Mit strategischem Parkverhalten ist es gelungen, die auf Hochglanz polierte Fahrerseite elf Monate lang mackenfrei zu erhalten: parallel zum Straßenrand parken und ein paar Schritte weiter gehen oder aber immer am rechten Ende von Parkplatzreihen parken (in Neuseeland ist die Fahrerseite aufgrund des Linksverkehrs rechts), so dass es lediglich einen Parknachbar zur Linken gibt, der allenfalls der Beifahrerseite eine neue Wunde zufügen kann.
Tunlichst zu vermeiden sind auch Supermärkte in ärmeren Stadtvierteln, weil sich die Leute dort keine neuen Autos leisten können und es sie nicht stört, ob ihre Rostlauben eine Delle mehr oder weniger haben. Auch sind die Familien dort kinderreicher, so dass meistens sämtliche Türen aufgerissen werden und nicht bloß eine.

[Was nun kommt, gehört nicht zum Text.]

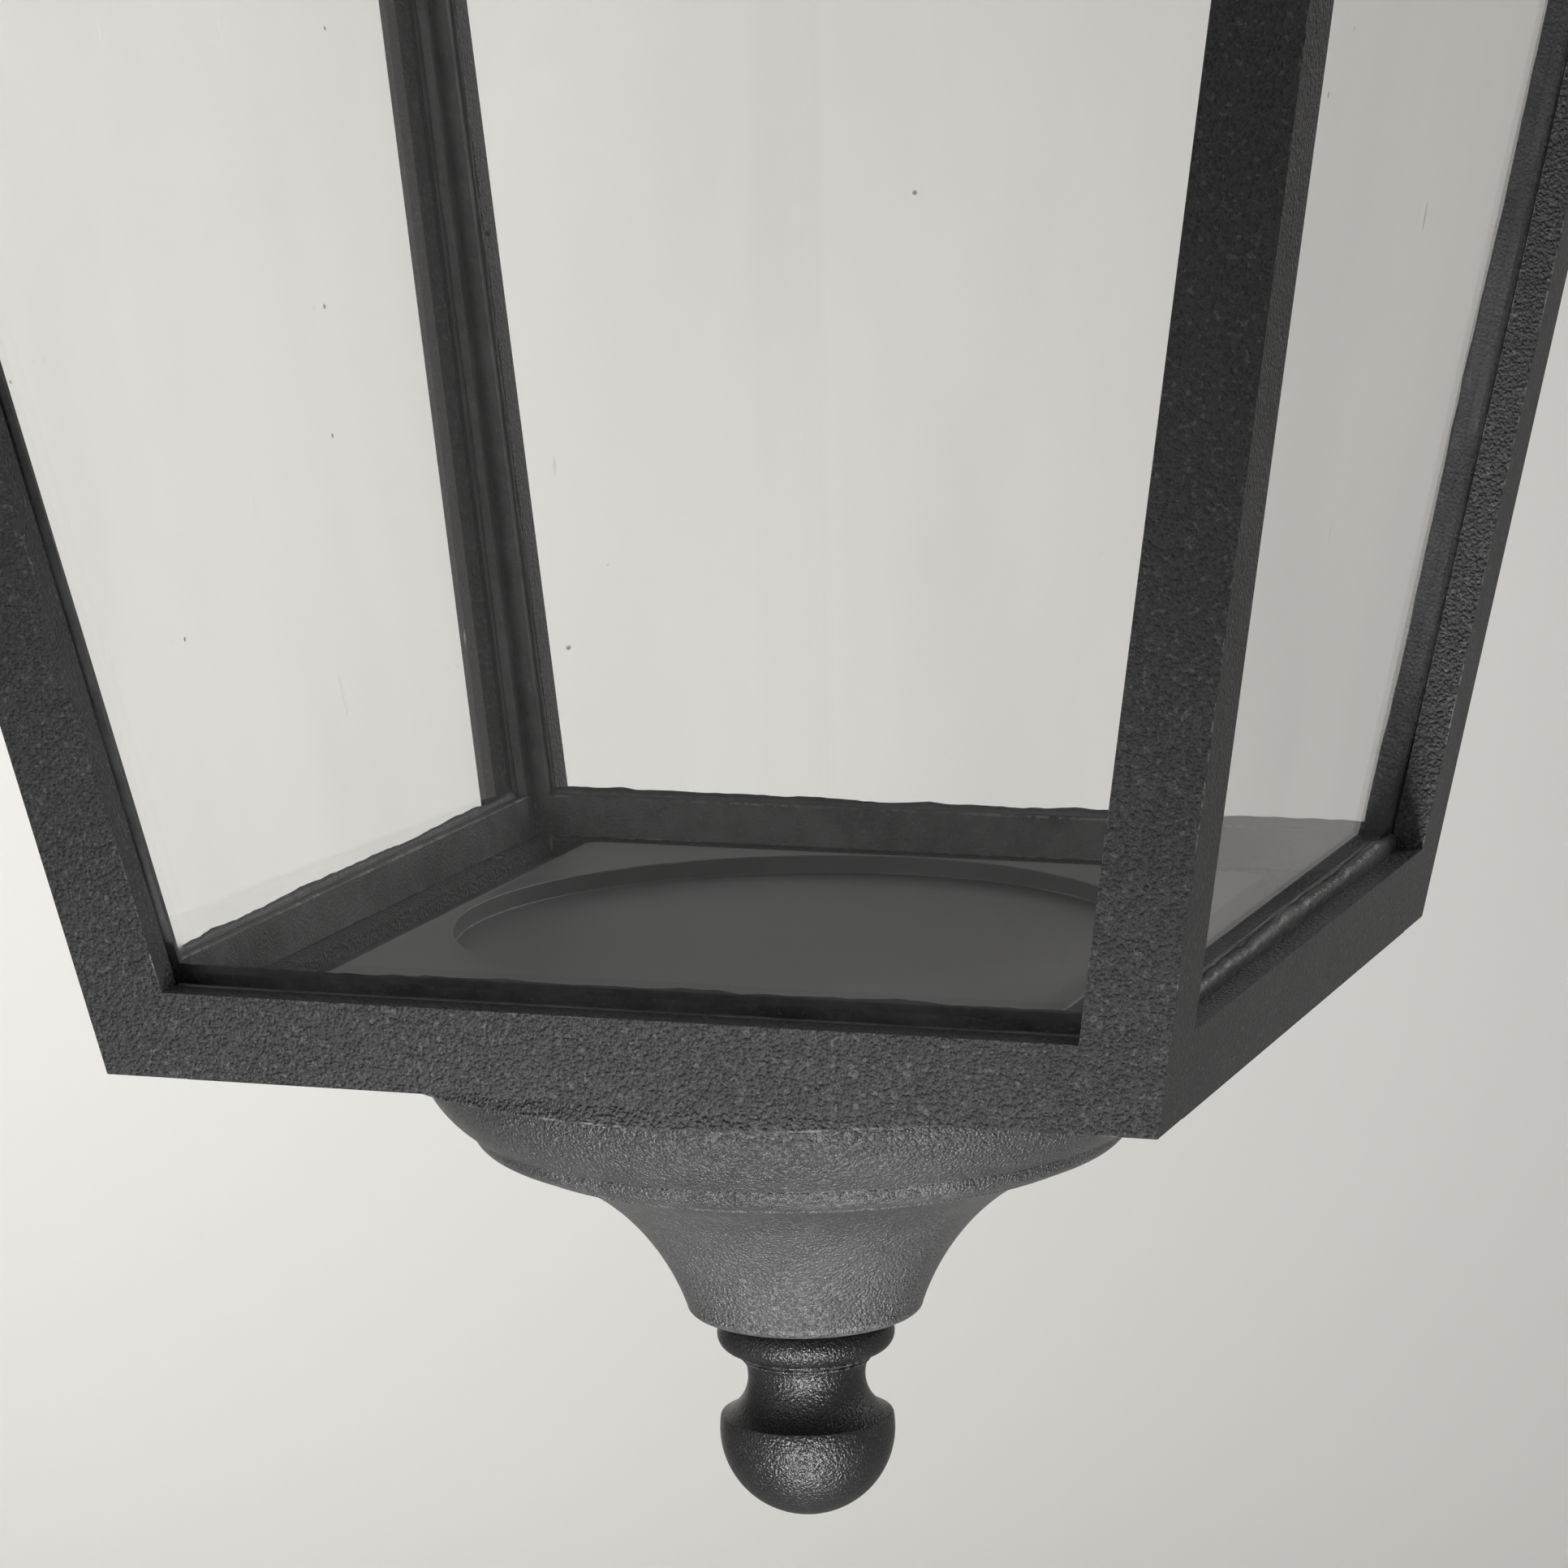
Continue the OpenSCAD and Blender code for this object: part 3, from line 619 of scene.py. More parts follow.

Ein Blick in die Tagespresse zeigt weitere interessante Fakten, die in Zusammenhang mit dem Straßen- und Parkplatzverkehr stehen: Immer mehr Neuseeländer geben zu, dass sie miserable Autofahrer sind. Und das nicht bloß, weil sie erst blinken, wenn sie schon halb abgebogen sind, und nicht wissen, dass man beim Abbiegen über die Gegenfahrbahn in die Straßenmitte vorfährt und nicht 50 Meter weiter hinten an der Ampel stehen bleibt. Die Zahl der selbstkritischen Kiwis liegt zwar noch immer unter fünf Prozent, aber es ist ein Anfang.